Now the "bad". Chris is another partner at PGVC focused on B2B investment. Outbound Engine is a marketing automation platform focused on the SMB market (small and medium sized businesses). Using the simple logic above (which predominates even the sophisticated approaches today), Chris should be interested in Outbound Engine. But he's not. While Chris does make some investments into SMB-targeted businesses, his true focus is on enterprise-targeted businesses. Even if a dataset does differentiate between SMB and enterprise investment (most don't), Chris does technically invest in SMB businesses. He just needs to see a more robust set of validating factors to lean in.

That brings us to the issue with current approaches: they assume investment interest is binary. As Chris' example shows, they're not.

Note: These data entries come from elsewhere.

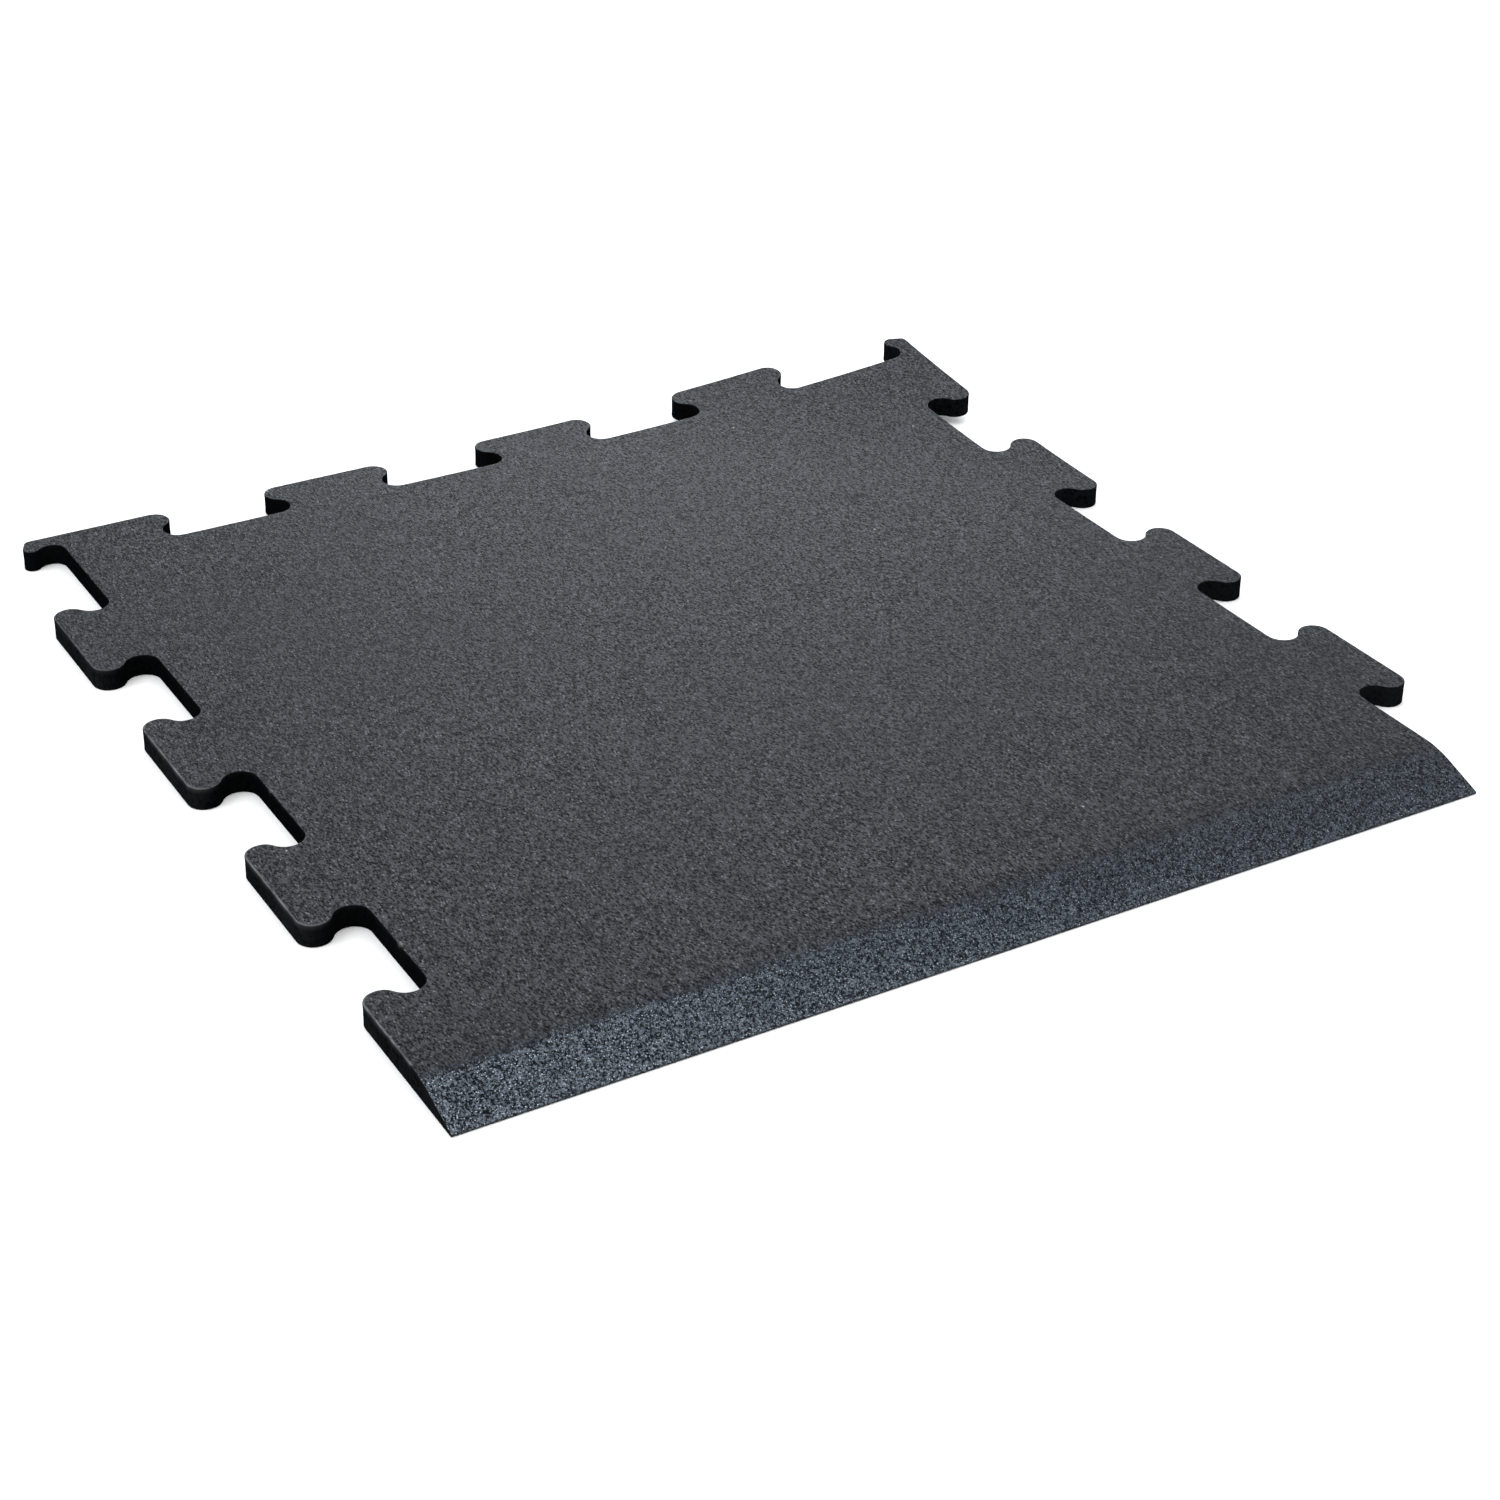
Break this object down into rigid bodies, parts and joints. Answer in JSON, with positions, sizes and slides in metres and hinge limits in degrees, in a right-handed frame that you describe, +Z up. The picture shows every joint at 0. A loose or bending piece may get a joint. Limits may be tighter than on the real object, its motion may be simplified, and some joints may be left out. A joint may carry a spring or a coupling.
{
  "type": "interlocking gym floor tile",
  "caption": "Flat black rubber gym floor tile, the edge type: dovetail tabs and sockets along three sides, and a ramp down to the floor along the fourth.",
  "frame": {"origin": "middle of the tile's bounding box, on its underside, where it lies on the floor", "axes": "+Z up through the thickness, +X to the right along the ramp, +Y from the ramp's foot to the tabs at the back; the ramp faces -Y"},
  "size_m": [0.6, 0.5982, 0.0268],
  "materials": {
    "bonded_rubber": "matt black bonded rubber crumb: a smooth pressed face on top, smooth cut sides, and a ground ramp that shows the crumb"
  },
  "bodies": {
    "root": {"tile": "bonded_rubber"}
  },
  "joints": []
}
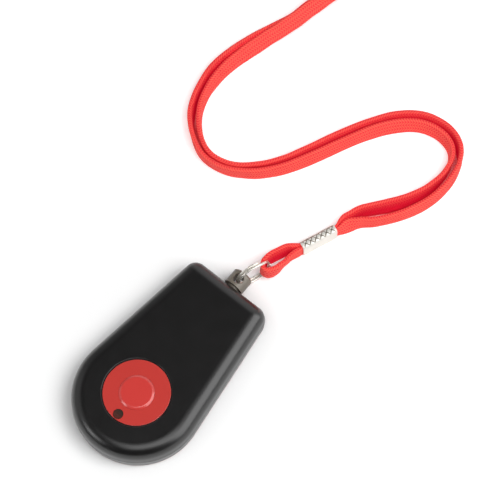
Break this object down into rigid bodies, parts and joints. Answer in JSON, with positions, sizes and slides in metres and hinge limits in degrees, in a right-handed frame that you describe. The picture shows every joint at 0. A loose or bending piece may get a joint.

In talking with Ben Blaiszik last week, we came across an interesting alternative. What if we treated investment interest as a continuous range, varying by sector? Perhaps instead of just being interested in SMB-targeted startups, Chris has a 0.3 interest value (in comparison to his 0.8 interest in enterprise-targeted companies).

Transforming the data in this way allows for much more intelligent and accurate matching of investor interests to startup focuses.

But why stop there? On the flip side, a startup's sector(s) could also be vectorized for more accurate representation.

The implications beyond this single matching problem are very interesting as well. This type of data structure allows us to make more powerful connections between investors and between entrepreneurs. And the structure could perhaps be extended to a multitude of other attributes: personal interests, industry expertise, skillsets. The list goes on and on.

At first blush, this type of structure presents a data collection challenge. Humans aren't really conditioned to apply gradations to their categories like this. But that doesn't trip us up for too long- the far more interesting application is categorization at scale. And when you think about the usage of probabilistic classifiers for automated categorization, this data structure is actually particularly well-suited. Rather than setting a binary threshold and converting a probability estimate to a 0 or 1, why not just score that probability directly as an element in the vector space?